The City of Brass (The Daevabad Trilogy #1)
by S.A. Chakraborty
Genre: Fantasy, Historical
Publication date: November 14, 2017
Publisher: Harper Voyager
Synopsis:
Nahri has never believed in magic. Certainly, she has power; on the streets of 18th century Cairo, she’s a con woman of unsurpassed talent. But she knows better than anyone that the trade she uses to get by—palm readings, zars, healings—are all tricks, sleights of hand, learned skills; a means to the delightful end of swindling Ottoman nobles.

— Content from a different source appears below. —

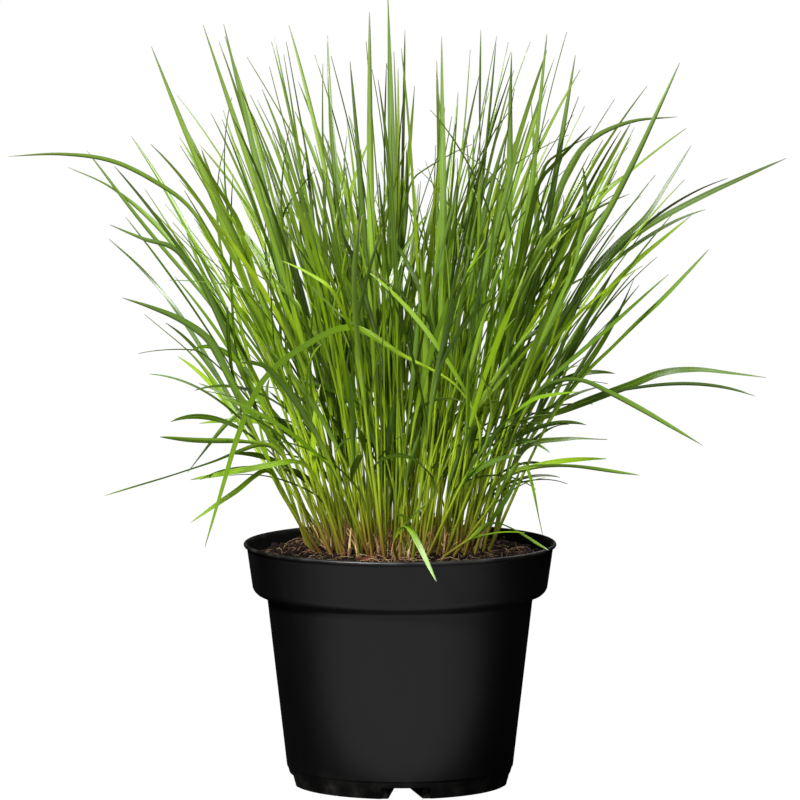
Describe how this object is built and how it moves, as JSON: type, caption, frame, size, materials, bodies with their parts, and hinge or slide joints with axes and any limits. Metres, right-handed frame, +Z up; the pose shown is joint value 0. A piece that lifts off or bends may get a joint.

But when Nahri accidentally summons an equally sly, darkly mysterious djinn warrior to her side during one of her cons, she’s forced to accept that the magical world she thought only existed in childhood stories is real. For the warrior tells her a new tale: across hot, windswept sands teeming with creatures of fire, and rivers where the mythical marid sleep; past ruins of once-magnificent human metropolises, and mountains where the circling hawks are not what they seem, lies Daevabad, the legendary city of brass, a city to which Nahri is irrevocably bound.
In that city, behind gilded brass walls laced with enchantments, behind the six gates of the six djinn tribes, old resentments are simmering. And when Nahri decides to enter this world, she learns that true power is fierce and brutal. That magic cannot shield her from the dangerous web of court politics. That even the cleverest of schemes can have deadly consequences.
After all, there is a reason they say be careful what you wish for...
Why I want to read it:
One of my bookish goals this year is to read more diversely. All I really needed to know was that this book is own voices Muslim fantasy. Of course, it's a plus that it sounds utterly enchanting and therefore has been on my TBR for years. I should also note that I tried to listen to this as an audiobook, and failed spectacularly. It only made me more intrigued about the book, but the world was so intricate and I listen to book so rarely that I managed to forget the details of the world-building between each time I listened. So I got the ebook instead, and I really, really want to read it, because it's such an interesting world.